El cura encargado de acompañar en su muerte a los condenados les confió a los periodistas presentes que “ése fue un espectáculo macabro, que nunca será superado en crueldad, y que él estuvo a punto de vomitar en varias ocasiones”.
Por haber reportado esos detalles siniestros, el periodista Antonio Llano Montes —que más tarde tomaría el camino del exilio— recibió mensajes de intimidación por parte de algunos de sus colegas, sobre todo de Carlos Franqui, el director de Revolución, quien lo calificó de “agente del imperialismo y enemigo de la Revolución”. El órgano del Movimiento 26 de julio, no obstante, estuvo entre los primeros, junto con Bohemia, en desplegar en múltiples ocasiones, con gran lujo de detalles, los últimos momentos de los fusilados. Franqui tomó también la decisión de irse de Cuba en 1968.
Esa ejecución masiva se efectuó bajo las órdenes de Raúl Castro, y no de Fidel. Éste pretendió ir más allá. Desde entonces, no cejó en superar la hazaña de su hermano, ordenando él mismo nuevos procesos y nuevas ejecuciones, por miles. Pero ni él ni su hermano debían asistir a las futuras ejecuciones, al menos públicamente. Dejaron esa ingrata tarea entre las manos de Ernesto Che Guevara, en la fortaleza de La Cabaña en La Habana, y entre las de sus subordinados en todas las provincias del interior del país.

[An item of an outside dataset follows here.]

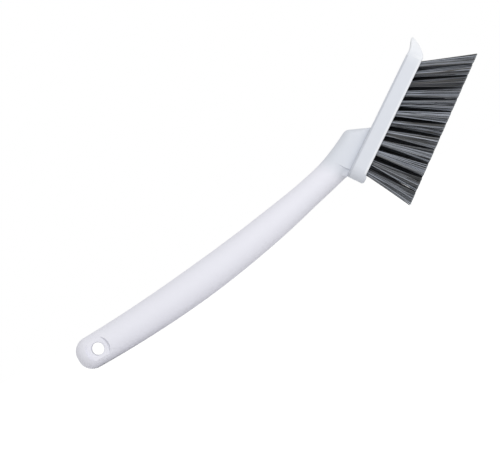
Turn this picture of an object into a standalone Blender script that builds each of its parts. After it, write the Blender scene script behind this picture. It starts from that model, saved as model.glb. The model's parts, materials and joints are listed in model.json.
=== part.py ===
"""Hand brush: a curved round handle, a straight block with a scraper nose, and its bristle tufts.

The head is modelled in its own frame. The heel end of the block is at x = 0, its bristle face at
z = 0, the nose points to +X and the tufts point down. One empty carries every piece and lays the
brush down as it rests on a table: on the heel edge of its bristles and the end of its handle.
"""

import math

import bmesh
import bpy
import numpy as np
from mathutils import Matrix, Vector

# Sizes are in metres and angles in degrees. A share is a part of the size that it follows.

# Fits
CLEARANCE = 0.0003              # between two pieces that touch on the real brush
OVERRUN = 0.003                 # how far a cutter runs past the surface that it cuts
MERGE_DISTANCE = 0.000003       # points closer than this become one

# Block: the straight bar that holds the tufts
BLOCK_LENGTH = 0.0849           # heel end to nose tip
BLOCK_WIDTH = 0.022
BLOCK_THICKNESS = 0.0089
BACK_EDGE_RADIUS = 0.0013
FACE_EDGE_RADIUS = 0.0005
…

Años más tarde, en 1966, Raúl Castro tomó la precaución de hacer desaparecer los cuerpos que permanecían en la fosa común del campo de tiro de Santiago de Cuba. Hizo construir grandes ataúdes de cemento, que fueron llevados en barcos para ser largados en alta mar, lo más lejos posible de la costa sur de Oriente, en aguas muy profundas. Jamás volverían a la superficie las huellas del crimen. El tiempo se encargaría del resto. Así, los cuerpos del delito podrían ser olvidados.